Çaudri, sadece şeriat yanlısı İslamcılara karşı Müşerref’in tutumunu destekledi. İpler, Müşerref’in 6 Ekim’de devlet başkanlığı seçimlerini bir kez daha kazanmasıyla koptu. Seçimlerden bir gün önce, Müşerref’in "üniformalarını çıkarmadan siyasi lider olarak seçilmesine" itiraz etmeyeceği sinyalini veren Yüksek Mahkeme, muhalefetin son iddialarını da değerlendirip kesin kararını bu hafta açıklayacaktı.
500 kişi tutuklandı
Cumartesi günü saat 14.20’de Pakistan’da televizyonlar hükümetin olağanüstü hal ilan ettiğini ve hemen uygulamaya başladığını açıkladı. Gerekçe, Taliban yanlısı ve El Kaide bağlantılı şiddet eylemlerinin artmasıydı.
Güvenlik güçleri ülkenin resmi televizyon ve radyo kanalını fiilen kontrol altına aldı. Anayasanın askıya alındığı açıklandı. Yüksek Mahkeme binasını polis ve paramiliter güçlerce kuşatıldı. Çaudri, yedi meslektaşıyla birlikte tutuklandı. OHAL’i tanıyan yargıçlar serbest kaldı.

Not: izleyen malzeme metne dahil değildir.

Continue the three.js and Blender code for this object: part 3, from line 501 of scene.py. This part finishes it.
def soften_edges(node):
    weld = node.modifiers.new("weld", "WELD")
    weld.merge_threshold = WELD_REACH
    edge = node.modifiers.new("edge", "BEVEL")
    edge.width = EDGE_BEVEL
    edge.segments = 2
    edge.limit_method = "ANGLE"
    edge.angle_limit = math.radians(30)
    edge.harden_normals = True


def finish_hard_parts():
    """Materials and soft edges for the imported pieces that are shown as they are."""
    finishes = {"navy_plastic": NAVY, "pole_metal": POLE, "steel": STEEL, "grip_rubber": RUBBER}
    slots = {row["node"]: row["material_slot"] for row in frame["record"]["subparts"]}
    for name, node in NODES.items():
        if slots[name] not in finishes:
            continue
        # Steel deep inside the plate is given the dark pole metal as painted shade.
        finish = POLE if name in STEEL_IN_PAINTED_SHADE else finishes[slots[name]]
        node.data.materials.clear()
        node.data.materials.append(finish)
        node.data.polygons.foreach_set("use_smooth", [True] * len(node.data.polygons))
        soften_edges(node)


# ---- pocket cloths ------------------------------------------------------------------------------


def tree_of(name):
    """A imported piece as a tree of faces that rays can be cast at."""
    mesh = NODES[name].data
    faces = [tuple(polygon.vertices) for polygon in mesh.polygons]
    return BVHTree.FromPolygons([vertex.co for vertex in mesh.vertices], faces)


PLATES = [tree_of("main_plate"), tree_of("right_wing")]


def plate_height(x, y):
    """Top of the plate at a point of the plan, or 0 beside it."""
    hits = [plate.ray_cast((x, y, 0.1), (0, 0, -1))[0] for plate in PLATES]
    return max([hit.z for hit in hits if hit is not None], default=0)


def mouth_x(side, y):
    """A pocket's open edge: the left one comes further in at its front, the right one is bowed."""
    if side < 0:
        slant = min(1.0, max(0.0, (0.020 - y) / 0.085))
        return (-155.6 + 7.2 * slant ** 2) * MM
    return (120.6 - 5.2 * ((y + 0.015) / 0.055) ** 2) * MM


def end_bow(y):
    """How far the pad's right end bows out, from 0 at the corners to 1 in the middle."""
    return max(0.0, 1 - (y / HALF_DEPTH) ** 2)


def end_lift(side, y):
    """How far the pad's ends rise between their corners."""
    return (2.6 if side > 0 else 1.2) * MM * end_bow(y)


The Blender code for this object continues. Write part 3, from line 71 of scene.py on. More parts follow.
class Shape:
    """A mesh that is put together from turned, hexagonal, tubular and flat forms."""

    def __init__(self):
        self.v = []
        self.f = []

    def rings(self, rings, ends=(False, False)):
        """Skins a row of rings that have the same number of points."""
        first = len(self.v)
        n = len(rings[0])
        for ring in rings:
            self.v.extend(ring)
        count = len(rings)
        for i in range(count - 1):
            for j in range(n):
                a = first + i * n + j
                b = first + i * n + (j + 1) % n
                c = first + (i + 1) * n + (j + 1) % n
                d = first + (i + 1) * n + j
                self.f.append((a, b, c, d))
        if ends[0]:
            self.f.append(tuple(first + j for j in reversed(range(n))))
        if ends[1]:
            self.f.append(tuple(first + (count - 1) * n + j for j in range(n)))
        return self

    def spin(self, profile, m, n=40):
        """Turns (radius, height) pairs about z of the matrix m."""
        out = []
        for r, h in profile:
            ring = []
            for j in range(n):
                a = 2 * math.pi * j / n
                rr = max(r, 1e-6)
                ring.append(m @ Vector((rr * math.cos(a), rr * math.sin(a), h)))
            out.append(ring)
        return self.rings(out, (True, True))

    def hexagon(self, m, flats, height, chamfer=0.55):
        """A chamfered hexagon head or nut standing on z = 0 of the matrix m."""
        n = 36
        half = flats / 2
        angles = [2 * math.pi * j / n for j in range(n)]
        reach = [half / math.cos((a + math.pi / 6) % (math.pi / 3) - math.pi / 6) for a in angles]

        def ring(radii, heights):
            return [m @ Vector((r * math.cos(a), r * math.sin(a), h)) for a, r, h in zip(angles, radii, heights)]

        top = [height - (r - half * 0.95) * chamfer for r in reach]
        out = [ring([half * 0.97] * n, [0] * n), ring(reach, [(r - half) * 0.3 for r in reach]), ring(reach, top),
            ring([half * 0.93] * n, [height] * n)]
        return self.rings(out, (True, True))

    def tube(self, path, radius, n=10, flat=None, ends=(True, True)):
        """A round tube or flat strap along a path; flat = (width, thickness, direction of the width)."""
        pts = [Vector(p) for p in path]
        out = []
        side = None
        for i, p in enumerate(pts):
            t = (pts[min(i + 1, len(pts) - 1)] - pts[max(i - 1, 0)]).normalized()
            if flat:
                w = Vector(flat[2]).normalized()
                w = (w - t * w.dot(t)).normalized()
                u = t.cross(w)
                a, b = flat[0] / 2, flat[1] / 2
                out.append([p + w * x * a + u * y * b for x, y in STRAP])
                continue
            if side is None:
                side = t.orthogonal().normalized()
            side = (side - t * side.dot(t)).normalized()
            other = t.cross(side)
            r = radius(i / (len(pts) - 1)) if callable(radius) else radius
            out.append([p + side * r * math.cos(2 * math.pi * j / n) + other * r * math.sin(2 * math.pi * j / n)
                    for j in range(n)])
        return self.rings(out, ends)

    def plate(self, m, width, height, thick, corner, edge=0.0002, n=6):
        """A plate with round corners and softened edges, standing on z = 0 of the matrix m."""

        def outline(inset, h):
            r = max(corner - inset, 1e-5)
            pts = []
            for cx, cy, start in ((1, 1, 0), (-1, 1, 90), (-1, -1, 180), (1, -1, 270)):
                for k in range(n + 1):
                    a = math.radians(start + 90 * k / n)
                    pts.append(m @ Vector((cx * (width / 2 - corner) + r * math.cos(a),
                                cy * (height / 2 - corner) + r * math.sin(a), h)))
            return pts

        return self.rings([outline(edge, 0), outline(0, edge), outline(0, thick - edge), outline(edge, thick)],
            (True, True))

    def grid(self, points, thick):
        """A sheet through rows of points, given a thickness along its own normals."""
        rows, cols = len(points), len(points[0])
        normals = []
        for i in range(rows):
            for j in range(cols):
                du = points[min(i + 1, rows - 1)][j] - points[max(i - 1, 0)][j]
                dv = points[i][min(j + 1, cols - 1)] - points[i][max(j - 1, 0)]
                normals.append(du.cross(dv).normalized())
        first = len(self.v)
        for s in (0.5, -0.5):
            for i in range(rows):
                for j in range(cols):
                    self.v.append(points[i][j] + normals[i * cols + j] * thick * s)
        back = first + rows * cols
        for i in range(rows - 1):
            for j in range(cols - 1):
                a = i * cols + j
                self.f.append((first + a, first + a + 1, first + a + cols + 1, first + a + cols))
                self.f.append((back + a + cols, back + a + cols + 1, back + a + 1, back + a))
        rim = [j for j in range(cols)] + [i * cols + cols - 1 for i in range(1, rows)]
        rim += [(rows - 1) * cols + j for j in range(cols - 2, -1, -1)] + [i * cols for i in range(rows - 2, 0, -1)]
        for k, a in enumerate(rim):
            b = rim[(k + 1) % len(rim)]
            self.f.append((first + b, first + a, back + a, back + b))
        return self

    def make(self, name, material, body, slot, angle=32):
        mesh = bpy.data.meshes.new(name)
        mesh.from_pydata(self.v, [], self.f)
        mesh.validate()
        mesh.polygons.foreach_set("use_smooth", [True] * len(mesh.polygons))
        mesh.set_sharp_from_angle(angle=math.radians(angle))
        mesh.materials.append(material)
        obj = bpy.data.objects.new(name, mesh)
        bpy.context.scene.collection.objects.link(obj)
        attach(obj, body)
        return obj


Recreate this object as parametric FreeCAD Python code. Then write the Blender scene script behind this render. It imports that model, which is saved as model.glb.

Birkaç saat içinde tutuklananların sayısı 500’ü geçti. Önde gelen muhaliflerden İmran Han da ev hapsine alındı. Ülkedeki telefon ve internet bağlantısı ile özel kanalların yayını kesildi. Yüksek Mahkeme’nin başına Müşerref’e yakın Abdülhamid Dogar atandı. Dogar, Çaudri hakkındaki iddiaları soruşturan komisyondaydı.Benazir Butto, gittiği Dubai’den apar topar ülkesine döndü. Butto dahil tüm muhalif liderlerin evleri askerler tarafından kuşatıldı.
Pakistan Başbakanı Şevket Aziz, OHAL’i "olabildiğince kısa tutmak istediklerini," seçimlerin ne zaman yapılacağının henüz belirlenmediğini ancak bir yıl kadar ertelenebileceğini ve "önlem olarak 400-500 kişinin tutuklandığını" açıkladı.